Gun control groups, by comparison, have been barely a blip on the radar screen. They’ve given a total of just under $2 million since 1989, of which 94 percent has gone to Democrats. In the 2012 election cycle, they gave only $5,000.
Several new groups on the scene could alter the balance a bit. New York City Mayor Michael Bloomberg started a pro-gun control super PAC, Independence USA PAC, in 2012; it spent more than $8.3 million in several congressional races that year, with mixed results. Former Rep. Giffords started a super PAC in January, 2013, to counter the NRA’s influence; it set a fundraising goal of $16 million to $20 million to spend in the 2014 House and Senate elections. And another anti-NRA PAC launched in February, calling itself Americans for the Protection of Children.

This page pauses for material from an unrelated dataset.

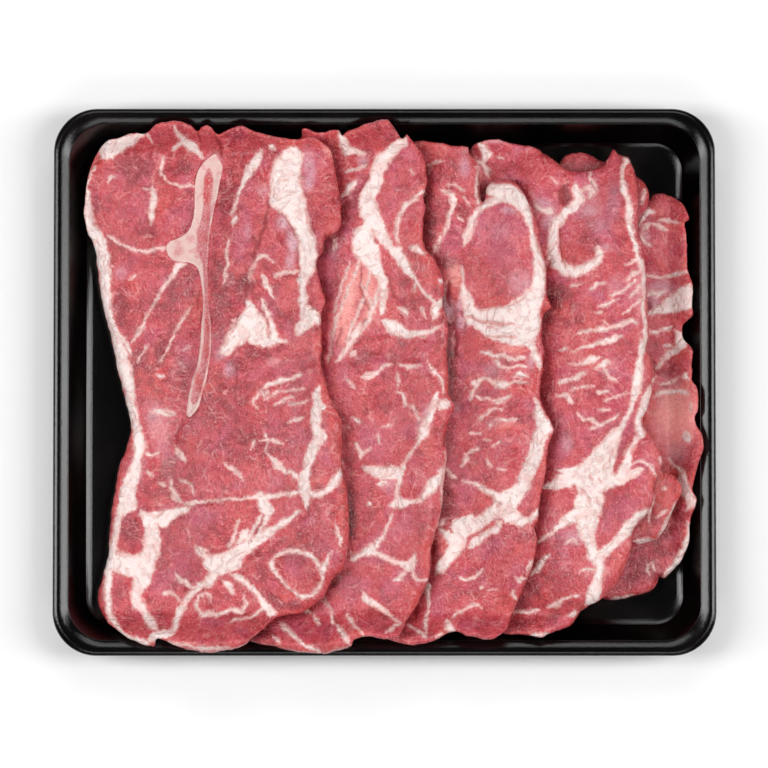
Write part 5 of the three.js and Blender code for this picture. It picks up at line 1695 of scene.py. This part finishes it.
def makeBone():
    # a grid between the bone's two long sides, from just above the slice's underside to level with its top
    sides = {side: curveThrough(toBed(p), samples["boneEdge"]) for side, p in boneSides.items()}
    u, v = np.linspace(0, 1, bone["across"] + 1), np.linspace(0, 1, bone["along"] + 1)
    grid = blendSides(sides, u, v)
    rows, columns = grid.shape[:2]
    x, y = grid[..., 0].ravel(), grid[..., 1].ravel()
    inside = np.maximum(distanceInside(boneRing, x, y), 0)
    inside[rimOf(rows, columns).ravel()] = 0
    beneath = [fineRings[other] for other in names[1:]]
    middle = undersideHeight(beneath, x, y) + slab["thickness"] / 2
    insideSlice = distanceInside(fineRings["slice_1"], x, y)
    full = edgeFullness(np.maximum(insideSlice, surface["leastInside"]))
    surfaceTop = middle + slab["thickness"] / 2 * full + muscleRelief(x, y, 0) * full
    rounding = 1 - np.clip(inside / bone["edgeRounding"], 0, 1)
    top = surfaceTop - surface["settle"] + bone["rimRise"] - bone["edgeDrop"] * rounding**2
    dish = bone["dish"] * smoothStep((inside - bone["dishStart"]) / bone["dishSlope"])
    top = top - dish + bone["grainHeight"] * ripple(x, y, bone["grainSize"], seeds["bone"])
    low = middle - slab["thickness"] / 2 * full + surface["underBone"]
    upper = np.column_stack([x, y, top])
    lower = np.column_stack([x, y, low])
    points = np.vstack([upper, lower])
    count = rows * columns
    faces = gridFaces(rows, columns)
    under = faces[:, ::-1] + count
    number = np.arange(count).reshape(rows, columns)
    loop = np.concatenate([number[0, :-1], number[:-1, -1], number[-1, :0:-1], number[:0:-1, 0]])
    after = np.roll(loop, -1)
    wall = np.column_stack([loop, after, after + count, loop + count])
    tapers = (bone["channelTaper"], bone["channelTaper"])
    fields = {
        "rim": np.tile(inside, 2),
        "channel": np.tile(chainDepth(toBed(channel), x, y, tapers), 2),
        "marrow": np.tile(np.clip(softEllipses(marrows, x, y), 0, 1), 2),
    }
    return makeMesh("sawn_blade_bone", points, np.vstack([faces, under, wall]).tolist(), fields)


dress(makeBone(), "blade_bone", boneMaterial)
print("bone made")


# Floor, light and camera

studio = {
    "floorColour": (0.9, 0.9, 0.9, 1),
    "floorSide": 6.0,
    "floorRoughness": 0.9,
    "fill": 0.04,
    "exposure": 0.0,
    "boxes": [
        # where it stands, its two sides, its power
        ((-1.05, 0.0, 1.1), (0.5, 1.3), 15.4),
        ((1.05, 0.0, 1.1), (0.5, 1.3), 15.4),
        ((0.0, 1.1, 1.25), (1.2, 0.6), 5.4),
        ((0.0, -1.1, 1.25), (1.2, 0.6), 5.4),
    ],
}

view = {
    "target": (-0.0002, -0.0011, 0.02),
    "elevation": 87.0,
    "distance": 2.4,
    "sensor": 36.0,
    "clip": (0.1, 20),
    "width": photo["side"] * pixelSize * mm,
}


def addFloor():
    half = studio["floorSide"] / 2
    mesh = bpy.data.meshes.new("floor")
    corners = [(-half, -half, 0), (half, -half, 0), (half, half, 0), (-half, half, 0)]
    mesh.from_pydata(corners, [], [(0, 1, 2, 3)])
    floor = bpy.data.objects.new("floor", mesh)
    bpy.context.scene.collection.objects.link(floor)
    finish = {"Roughness": studio["floorRoughness"], "Base Color": studio["floorColour"]}
    mesh.materials.append(newMaterial("paleFloor", finish)[0])


def addLights():
    for number, (place, size, power) in enumerate(studio["boxes"]):
        lamp = bpy.data.lights.new(f"softbox_{number + 1}", "AREA")
        lamp.shape = "RECTANGLE"
        lamp.size, lamp.size_y = size
        lamp.energy = power
        holder = bpy.data.objects.new(lamp.name, lamp)
        holder.location = place
        holder.rotation_euler = (-Vector(place)).to_track_quat("-Z", "Y").to_euler()
        bpy.context.scene.collection.objects.link(holder)
    world = bpy.data.worlds.new("studio")
    bpy.context.scene.world = world
    world.use_nodes = True
    background = world.node_tree.nodes["Background"]
    background.inputs["Strength"].default_value = studio["fill"]
    background.inputs["Color"].default_value = (1, 1, 1, 1)


def addCamera():
    rise = math.radians(view["elevation"])
    toCamera = Vector((0, -math.cos(rise), math.sin(rise)))
    camera = bpy.data.cameras.new("camera")
    camera.sensor_width = view["sensor"]
    camera.lens = view["sensor"] * view["distance"] / view["width"]
    camera.clip_start, camera.clip_end = view["clip"]
    holder = bpy.data.objects.new("camera", camera)
    holder.location = Vector(view["target"]) + toCamera * view["distance"]
    holder.rotation_euler = toCamera.to_track_quat("Z", "Y").to_euler()
    bpy.context.scene.collection.objects.link(holder)
    bpy.context.scene.camera = holder


addFloor()
addLights()
addCamera()
bpy.context.scene.view_settings.view_transform = "Standard"
bpy.context.scene.view_settings.exposure = studio["exposure"]
print("stage ready")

The dominance of gun rights groups when it comes to lobbying Congress and other federal agencies is even greater than it is in the realm of campaign finance. From 1998 through 2012, the gun rights lobby spent $75 million making its case in Washington; in 2012 alone, it spent $5.6 million. The NRA accounted for more than half of the 2012 number, or $2.9 million, but over the years other groups — such as Gun Owners of America and the National Shooting Sports Foundation — have also made significant lobbying expenditures. And gun control groups? They spent just $240,000 lobbying in 2012.